I have been doing things the wrong way and over the years have been extremely wasteful. That was the only way I thought you tore off kitchen foil. A key point here is that you can’t simply think you know ‘what works.’
What I am trying to highlight is that businesses spend years doing things the way they expect things to behave (we take to LinkedIn to tell everyone how noble we are, to the video on how professional we look). However, there is always a purpose to using the medium in the first place. The kitchen foil box had a function, but the world just grabbed and pulled.
We Stick By A Method We Think Is Right
When it comes to a content marketing approach, many businesses take the ‘just pull’ method. By this, I mean adopting old behaviours with the objective for top of funnel awareness and building leads by any means necessary.
The proof is from the recent Content Marketing In The UK report, from the Content Marketing Institute, where the main goals for businesses in 2017 are brand awareness and lead generation. The focus on building an audience that you can address (and save money) gets lost.
Instead of looking for acceptance and throwing the net out to everyone, it all comes back to the source.
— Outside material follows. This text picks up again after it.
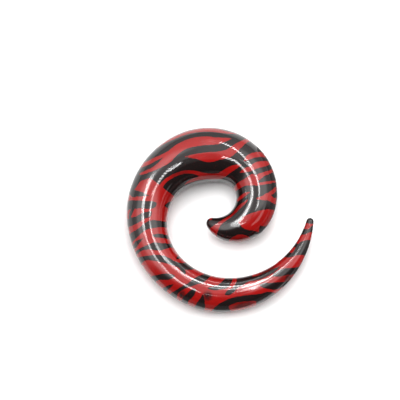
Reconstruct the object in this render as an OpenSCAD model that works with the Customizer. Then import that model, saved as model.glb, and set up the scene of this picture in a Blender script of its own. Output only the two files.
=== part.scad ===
// Spiral ear taper: one solid acrylic rod wound in a flat, open coil.
// The rod swells from a blunt head inside the coil to its full gauge at the far side of the
// first turn, where it is worn, and then thins all the way round to a slim round tip.
// It lies on its side, as it rests on a table by itself, on its thickest stretch and on the
// far side of the outer turn, so the coil leans a few degrees.
// Origin: the middle of its box, on the table. +Z is up, and the tip points along +Y.

/* [Taper] */
// Thickness of the rod where it is worn, its thickest place
gauge = 10; // [4:0.5:20]
// How widely the coil is wound, where 1 is the usual winding
coil_spread = 1; // [0.9:0.05:1.4]

/* [Skin] */
// Degrees of the coil from one ring of the skin to the next
ring_step = 4; // [3:1:8]
// Corners of each ring
ring_corners = 28; // [12:4:36]

/* [Hidden] */

// Columns of the table of sections
REACH = 0;
THICK = 1;
// Gauge that the table is written for, and every length is scaled from it
TABLE_GAUGE = 10;
// One row for each section, evenly spaced round the coil from the head to the tip: how far
// the middle of the rod is from the coil's centre, and the rod's thickness, both in mm
SECTIONS = [
    // reach, thick
    [4.35,  2.1],
    [5.70,  4.3],
    [7.10,  6.3],
    [7.85,  7.2],
    [8.20,  7.4],
    [8.55,  8.0],
    [8.60,  8.8],
    [8.45,  9.7],
    [8.50,  10.2],
    [9.05,  9.5],
    [10.05, 8.5],
    [11.20, 7.9],
    [12.60, 7.2],
    [14.25, 6.5],
    [15.95, 6.4],
    [17.60, 6.5],
    [18.30, 5.3],
    [18.45, 3.1],
    [18.25, 1.3],
];
LAST = len(SECTIONS) - 1;
// Degrees of the coil from one row to the next, and where the first and last rows are,
// counted anticlockwise from +X
ROW_TURN = 24.3;
HEAD = -90;
TIP = HEAD + LAST * ROW_TURN;

// Turns of the three places where the rod touches the table, two of them close together on
// the thickest stretch and one on the outer turn, with the coil's weight over the line
// between them
FEET = [101, 107, 269];
// Rings that round off each end
END_RINGS = 4;
// Half the turn over which a direction is measured, in degrees
NUDGE = 0.25;

SCALE = gauge / TABLE_GAUGE;

// A column of the table at any turn, as a smooth curve that the rows pull on. The row past
// each end carries on from the last two, so that the curve starts and stops on a row.
function row(i, column) =
    i < 0 ? 2 * SECTIONS[0][column] - SECTIONS[1][column]
    : i > LAST ? 2 * SECTIONS[LAST][column] - SECTIONS[LAST - 1][column]
    : SECTIONS[i][column];

function section(turn, column) =
    let (place = (turn - HEAD) / ROW_TURN,
         i = max(0, min(LAST - 1, floor(place))),
         t = place - i)
    ((1 - t)^3 * row(i - 1, column) + (3 * t^3 - 6 * t^2 + 4) * row(i, column)
    + (3 * t^2 - 3 * t^3 + 3 * t + 1) * row(i + 1, column) + t^3 * row(i + 2, column)) / 6;

// The middle of the rod, its radius, the way it runs and how fast it swells, at any turn
function middle(turn) =
    section(turn, REACH) * SCALE * coil_spread * [cos(turn), sin(turn), 0];
function radius(turn) = section(turn, THICK) / 2 * SCALE;
function run(turn) = middle(turn + NUDGE) - middle(turn - NUDGE);
function heading(turn) = run(turn) / norm(run(turn));
function swelling(turn) = (radius(turn + NUDGE) - radius(turn - NUDGE)) / norm(run(turn));

// A circle on the ball of the rod's radius at a turn, at a latitude towards the heading
function ring(turn, latitude) =
    let (ahead = heading(turn), side = cross(ahead, [0, 0, 1]), r = radius(turn),
         hub = middle(turn) + r * sin(latitude) * ahead)
    [for (i = [0 : ring_corners - 1])
        let (a = 360 * i / ring_corners)
        hub + r * cos(latitude) * (cos(a) * side + sin(a) * [0, 0, 1])];

// The skin touches the ball at this latitude, behind its middle where the rod swells
function touch(turn) = -asin(swelling(turn));

RING_COUNT = round((TIP - HEAD) / ring_step);
HEAD_LATITUDES = [for (i = [1 : END_RINGS - 1]) -90 + (90 + touch(HEAD)) * i / END_RINGS];
TIP_LATITUDES = [for (i = [1 : END_RINGS - 1]) touch(TIP) + (90 - touch(TIP)) * i / END_RINGS];
RINGS = concat(
    [for (latitude = HEAD_LATITUDES) ring(HEAD, latitude)],
    [for (i = [0 : RING_COUNT]) let (turn = HEAD + (TIP - HEAD) * i / RING_COUNT)
        ring(turn, touch(turn))],
    [for (latitude = TIP_LATITUDES) ring(TIP, latitude)]);
POINTS = concat(
    [middle(HEAD) - radius(HEAD) * heading(HEAD)],
    [for (circle = RINGS) each circle],
    [middle(TIP) + radius(TIP) * heading(TIP)]);

// Triangles between the rings, and a fan over each end
function corner(circle, i) = 1 + circle * ring_corners + i % ring_corners;
END_POINT = len(POINTS) - 1;
FACES = [for (i = [0 : ring_corners - 1]) each concat(
    [[0, corner(0, i), corner(0, i + 1)]],
    [for (c = [0 : len(RINGS) - 2]) each [
        [corner(c, i), corner(c + 1, i), corner(c + 1, i + 1)],
        [corner(c, i), corner(c + 1, i + 1), corner(c, i + 1)]]],
    [[END_POINT, corner(len(RINGS) - 1, i + 1), corner(len(RINGS) - 1, i)]])];

// The table's normal, seen from the coil: each foot's middle is its radius above the table
FOOT = [for (turn = FEET) middle(turn)];
STEP_A = FOOT[1] - FOOT[0];
STEP_B = FOOT[2] - FOOT[0];
RISE_A = radius(FEET[1]) - radius(FEET[0]);
RISE_B = radius(FEET[2]) - radius(FEET[0]);
AREA = cross(STEP_A, STEP_B).z;
LEAN_X = (RISE_A * STEP_B.y - RISE_B * STEP_A.y) / AREA;
LEAN_Y = (RISE_B * STEP_A.x - RISE_A * STEP_B.x) / AREA;
UP = [LEAN_X, LEAN_Y, sqrt(1 - LEAN_X^2 - LEAN_Y^2)];
ACROSS = cross([0, 1, 0], UP) / norm(cross([0, 1, 0], UP));
AWAY = cross(UP, ACROSS);

// The points laid down on the table, with the origin under the middle of their box
LAID = [for (p = POINTS) [p * ACROSS, p * AWAY, p * UP]];
XS = [for (p = LAID) p.x];
YS = [for (p = LAID) p.y];
ZS = [for (p = LAID) p.z];
BASE = [(min(XS) + max(XS)) / 2, (min(YS) + max(YS)) / 2, min(ZS)];

module spiral_taper() {
    color([0.70, 0.10, 0.09])
        polyhedron(points = [for (p = LAID) p - BASE], faces = FACES, convexity = 6);
}

spiral_taper();
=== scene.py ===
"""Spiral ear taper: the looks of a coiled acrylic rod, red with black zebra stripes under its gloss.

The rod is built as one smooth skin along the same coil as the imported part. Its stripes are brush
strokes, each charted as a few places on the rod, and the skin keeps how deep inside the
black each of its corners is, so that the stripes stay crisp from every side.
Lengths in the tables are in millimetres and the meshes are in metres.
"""

import logging
import math
from dataclasses import dataclass, field
from enum import Enum
from typing import Any, Iterable, Union

import bpy
import numpy as np
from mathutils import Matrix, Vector


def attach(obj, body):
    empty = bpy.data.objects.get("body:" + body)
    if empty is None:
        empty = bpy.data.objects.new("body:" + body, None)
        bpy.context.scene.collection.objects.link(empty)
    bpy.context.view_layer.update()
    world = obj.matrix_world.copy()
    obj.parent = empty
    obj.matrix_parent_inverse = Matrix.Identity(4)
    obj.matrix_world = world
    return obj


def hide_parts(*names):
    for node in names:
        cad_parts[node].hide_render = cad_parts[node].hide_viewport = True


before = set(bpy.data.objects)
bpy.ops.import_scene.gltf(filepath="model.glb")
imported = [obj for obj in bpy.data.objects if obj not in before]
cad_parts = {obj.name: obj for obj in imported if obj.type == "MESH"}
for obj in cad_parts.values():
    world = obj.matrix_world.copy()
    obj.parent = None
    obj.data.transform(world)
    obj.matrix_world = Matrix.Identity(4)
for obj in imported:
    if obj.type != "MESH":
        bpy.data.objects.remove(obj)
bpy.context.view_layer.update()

BODY = "root"
NODE = "spiral_taper"
MM = 0.001

log = logging.getLogger("spiral_taper")


class Ink(Enum):
    """The two colours of the print."""

    RED = "red"
    BLACK = "black"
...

Taking on board a content marketing approach is centred on providing something to someone else that they thought they might not need. When it provides value, it becomes difficult to go back to the old ways of behaviour. From now on, I’m pressing in the tabs on the kitchen foil.
Becoming The Same As Everyone Else
This is where we all are.
It is easy to become the same as everyone else and talk about the same things in order to build awareness/acceptance and leads through the funnel, we all just fall into this big cavern and the wheels keep on rolling.
We all get used to the way that everything should behave. We fill spaces with self-promotion, interrupt channels with nothing compelling and nothing to lead the way for a marketplace, or a community.
This is where you need a content tunnel to fill that is currently empty. It is the space that is not chartered by others, but you can attract others to fill it with you.
Be the tabs on the side of the foil box so when people discover you, things become so much easier that other people think that once they’ve discovered you, there is no turning back.
It’s about changing behaviour and building a relationship before someone needs you. In the words of Jay Acunzo, ‘it’s never been easier to be average, but it’s never been harder to be exceptional.’
The sides on the foil box represent that ‘aha’ moment, it’s the habit changer. Coming back to you, how can you inspire people to buy something that they didn’t know they needed?
Mark Schaefer, highlighted in a recent article that the connection we can make with others, helps position businesses as a beacon. He states in an article where we need to ignore SEO “you need to earn a sustained emotional connection with your audience by being original and interesting, not by being common. If you ignore SEO and focus on creating content that is your own and exceptional, you become a beacon.”
So, how do we make this sustained emotional connection where people didn’t know they needed you? In 2017, you have to go beyond just leads and awareness and find your content tunnel.
Five Pillars That Make The Tick Box
Here are five pillars to think about, to start filling your own content tunnel for a niche audience that will join your side.
Here is how to make that connection and others to recognise you and your business as a trusted source.
- Embrace the power of subscription. Subscriber growth is essential for a content marketing approach to work. By this, I don’t mean more likes and followers, but people who are willing to impart their email to receive information from you. Building your audience is key.
- Set your expectations with someone else. What time can you own from your audience? I set my time as a Thursday morning with my You Are The Media email. If you can become consistent by taking control of a day/time, you become remembered by someone else (and not a fleeting email or one that is just sales noise). The more frequent you become, the less opt out rates.
- Make an attachment with a person. Rather than a generic message from a company, ensure your audience learns through a person, not an info@ address. This is what Crimson Guitars have built their business around and Ben Crowe’s approach to having the perfect guitar.
- Find a consistent hook. Rather than thinking everything revolves around customer personas, is there a particular theme that you can deliver on? This becomes so much easier than focusing on customer wants, that can become limiting by narrow topics linked to what you do. For instance, Farrow & Ball’s The Chromologist blog has a hook on colour. For further reading, find out the one word that you stand for article.
- Commit to a format, then repeat. We all become bogged down by being lured to try everything. I found that the best way is to find a channel, then become consistent with it. Five years ago I posted my first blog article on January 19th, 2012 (here it is), I have posted every week since. You have to own a format and become relentless with it. Over time, as you build your voice and audience, then other channels become the next natural step (after the blog, I started podcasting in January 2015 with Marketing Homebrew).
It is time for people and businesses to stop contributing to the information overload and start having real meaning to an addressable audience.
Lets Round Up
Creating content that resonates comes back to becoming a source, that once found, people won’t go back to their old ways of behaviour.
The habits that we form, may not be the best habits.
There is always a source to come back to where the focus is on creating value for someone else, that they associate themselves with what you do and the role you serve.
If you can become relevant to someone, before they need you, you are in a far greater place to be held in higher regard than the others in your marketplace vying for the attention that you have already gained.